My first Mother’s Day was probably the most hurtful Mother’s Day. Why? Because it was any other day. Now if you have read my previous posts you will remember that I never thought I would be a mom. So I was excited for my FIRST Mother’s Day. He was detached throughout my entire pregnancy & even after. (PTSD post later). But I for some dumb reason thought this he’ll do for me because we have always been about celebrating firsts.
I’ve been married a time or two or three (oops) and I’m 6 years older than him & way more adventurous than he is so I’ve had plenty of firsts before him. From the beginning of our relationship if something was a first we would celebrate it. Naturally I thought this would be one of those occasions. I mean I already had an idea of what I wanted to do for his first Father’s Day, which I did do. Approaching dinner time when he was still sitting on his chair, where he’d been all day, he noticed I was sad & got it out of me. He then scrambled to do something. He roughly asked me what I wanted him to make me for dinner. (not good). I said “fuckin figure it out geez!) He googled something and sped off to the grocery store & we had a late dinner with both of us in a bad mood. Yay Mother’s Day …
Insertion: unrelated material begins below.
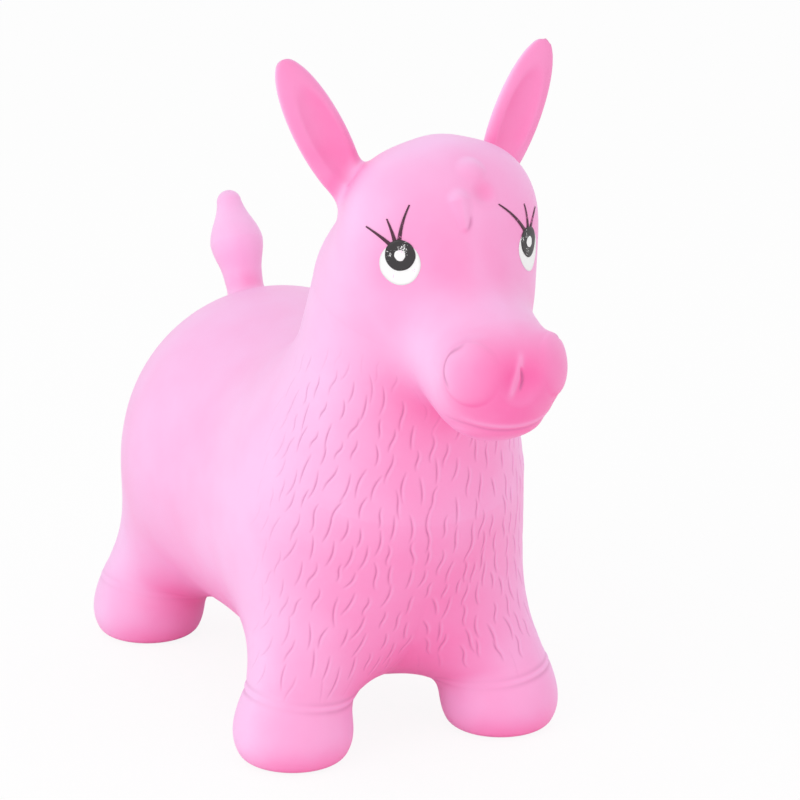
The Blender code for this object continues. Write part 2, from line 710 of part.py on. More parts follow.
def make_valve():
    """The flanged bush in the belly, and the ribbed plug that is pushed into it from below."""
    hole = BUSH_RADIUS + CUT_GAP
    seat_radius = FLANGE_RADIUS + CUT_GAP
    seat = -FLANGE_SINK
    top, low = BUSH_LENGTH, -BUSH_LENGTH
    hole_profile = [
        (0, top),
        (hole, top),
        (hole, seat),
        (seat_radius, seat),
        (seat_radius, low),
        (0, low),
    ]
    cutter = turned("valve_hole", hole_profile, helpers)
    flange_top = seat - CUT_GAP
    low = flange_top - FLANGE_THICKNESS
    bush_profile = [
        (BUSH_BORE, BUSH_LENGTH),
        (BUSH_RADIUS, BUSH_LENGTH),
        (BUSH_RADIUS, flange_top),
        (FLANGE_RADIUS, flange_top),
        (FLANGE_RADIUS, low),
        (BUSH_BORE, low),
    ]
    bush = turned("valve_bush", bush_profile, parts)
    head_top = low - CUT_GAP
    rib = (BUSH_LENGTH - head_top) / (2 * PLUG_RIBS + 1)
    plug_profile = [(0, BUSH_LENGTH), (PLUG_SHANK_RADIUS, BUSH_LENGTH)]
    for count in range(PLUG_RIBS):
        height = BUSH_LENGTH - rib * (2 * count + 1)
        plug_profile.append((PLUG_SHANK_RADIUS, height))
        plug_profile.append((PLUG_RIB_RADIUS, height - rib / 2))
        plug_profile.append((PLUG_SHANK_RADIUS, height - rib))
    head_bottom = head_top - PLUG_HEAD_THICKNESS
    plug_profile.append((PLUG_SHANK_RADIUS, head_top))
    plug_profile.append((PLUG_HEAD_RADIUS, head_top))
    plug_profile.append((PLUG_HEAD_RADIUS, head_bottom))
    plug_profile.append((0, head_bottom))
    plug = turned("valve_plug", plug_profile, parts)
    for thing, colour in ((bush, VALVE_PINK), (plug, PLUG_WHITE)):
        thing.data.materials.append(material(thing.name, colour, SHEEN_ROUGHNESS))
    return cutter


def main():
    outer, skin = make_forms()
    head, neck_start = make_head(outer, skin)
    axis = Vector(NECK_NORMAL_SHARES).normalized()
    neck_middle = Vector((0, NECK_BEND_Y, NECK_BEND_Z)) + axis * NECK_BEND_LENGTH / 2
    carried = [head["head"], head["right_ear_root"], head["left_ear_root"], *make_eyes()]
    pivot("head_pivot", neck_middle, *carried)
    for name, side in SIDES.items():
        place, _ = ear_plane(side, EAR_BEND_START + EAR_BEND_LENGTH / 2)
        pivot(f"{name}_ear_pivot", place, head[f"{name}_ear"])
    trunk_ends = [neck_start, make_tail(skin), *make_legs(skin), make_valve()]
    piece("trunk_skin", skin, TRUNK_PINK, [("DIFFERENCE", end) for end in trunk_ends])


for thing in list(bpy.data.objects):
    bpy.data.objects.remove(thing)
parts = collection("Ride_on_horse", shown=True)
helpers = collection("Cutters", shown=False)
main()
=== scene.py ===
"""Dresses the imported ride-on horse: its moulded soft skin with engraved hair, its printed eyes, its
air valve and a plain white studio. The horse faces -Y, and +X is its left side. Metres.
"""

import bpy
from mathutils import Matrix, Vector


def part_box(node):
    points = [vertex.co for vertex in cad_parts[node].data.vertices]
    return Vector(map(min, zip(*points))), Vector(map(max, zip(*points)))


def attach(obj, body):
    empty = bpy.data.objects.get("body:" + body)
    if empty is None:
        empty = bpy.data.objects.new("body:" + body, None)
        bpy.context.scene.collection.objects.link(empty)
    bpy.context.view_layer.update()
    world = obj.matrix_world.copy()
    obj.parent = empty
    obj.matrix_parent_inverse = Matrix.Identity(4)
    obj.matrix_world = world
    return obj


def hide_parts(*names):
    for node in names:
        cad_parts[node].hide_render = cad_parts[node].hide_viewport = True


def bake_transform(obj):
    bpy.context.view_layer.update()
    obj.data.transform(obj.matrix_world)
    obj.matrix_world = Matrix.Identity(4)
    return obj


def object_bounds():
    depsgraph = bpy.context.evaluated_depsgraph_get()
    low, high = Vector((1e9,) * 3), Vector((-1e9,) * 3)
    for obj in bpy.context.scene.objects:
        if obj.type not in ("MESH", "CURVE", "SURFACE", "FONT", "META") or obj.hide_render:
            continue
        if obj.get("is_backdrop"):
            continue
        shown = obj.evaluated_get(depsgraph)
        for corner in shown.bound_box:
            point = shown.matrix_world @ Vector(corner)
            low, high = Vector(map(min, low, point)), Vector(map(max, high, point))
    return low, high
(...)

Ok, I’ll stop bashing cause I didn’t set out to do that. But maybe a mom can commiserate with me having read all that bitchiness up there 😉
Look here’s how I see it. As women, especially stay at home moms, we only ask for 2 days. Mother’s Day & our birthdays. Or me anyway. The other 363 days of the year are us catering to our husband’s & kid’s every need & desire. I understand men don’t think the same as women. But some people like to use that as an excuse to be lazy about loving their wives/baby mamas. I mean let’s think about this, if women don’t think like men than why can so many of us change our own tires or change our oil or fix things when they break. I mean isn’t that all a “man’s thing”. If men aren’t made to think like women than why are there so many single father’s doing a better job of raising their kids than the mom was? See, just an excuse.
Oh one more point I want to make. I understand that a lot of men think that it’s not their responsibility to do anything for Mother’s Day for their wives/partners etc. because they aren’t their moms. Well ok yes this is true. However if the kids are small, it’s on you my friend. Also why not show your kids how to appreciate their mom? I mean if you never do anything for her than your kids won’t know that their supposed to. Get me?
Ok so lets wrap this up. Here’s what we need for Mother’s Day. To be thought of & shown that you took some of your precious man time to think about what can I do to show my wife/partner/baby mama etc. how much she means to me & our kids.
Ok for her sake, let me get you pointed in a direction:
A card. It can be a store-bought card but it will mean more if its made by the kids. When my son was 3 months old I made my husband a Father’s Day card. I put fingerpaint all over my son’s little chubby hands and let him go at it on this big card & then I “signed” it with his handprints. Every year I’ve helped my son make his dad a card. Some day it will be legible & not consist of swirly lines & dinosaur stickers but I think its more precious now.
Plan dinner. This means don’t ask her what she wants or where she wants to go. Save that for a Friday night treat. If you have a child with her, you know her well enough to know what she does & doesn’t like. This is my husband’s argument a lot. Hello 14 years together! Just saying… Oh and unless you make a killer BBQ it doesn’t count. Sorry.
Flowers. Not the cliché ones that you are seeing advertised everywhere. Think about what her favorite flower is. Which one does she go all squeaky high voiced when she see it? Get her some of those. Side note. Make sure she’s not allergic to them. I love love lily’s but if there is even 1 in this house I will sneeze my brain out of my face.
A pampering session. Depending on your budget this can be a pedicure which she hasn’t had time for in months or a massage from Massage Envy. Those are both inexpensive. If you have a bigger budget check out a higher end spa. Spend a few hundred bucks for an all day pampering session. Ooh another side note, don’t give her a gift certificate/card for it. She’ll never use it. Schedule it, drive her, pick her up. Oh if you are now thinking “hey I’ll make her one of those cute little coupon things for a massage from me”. Nope, don’t do it. You and I and her know that that massage is going to make you want sex 2 minutes into it and that is not a Mother’s Day gift.
Ok those are a few ideas to get you going but there are a lot more; picnic, hiking, scenic drive, day at the beach, amusement park, you get where I’m going.
One last note. I know it SEEMS like a good idea but unless you are going to clean it all up before she sees it, breakfast in bed is not a winner. Sleeping in also not going to work. My husband plans to let me sleep in sometimes but my son always comes to me because daddy isn’t paying attention fast enough. And that also goes with the idea of “I’ll be in complete charge of the kids all day”. Again not going to work. Good intention but the kids will end up back at mom if she is in the vicinity. You know it, I know it.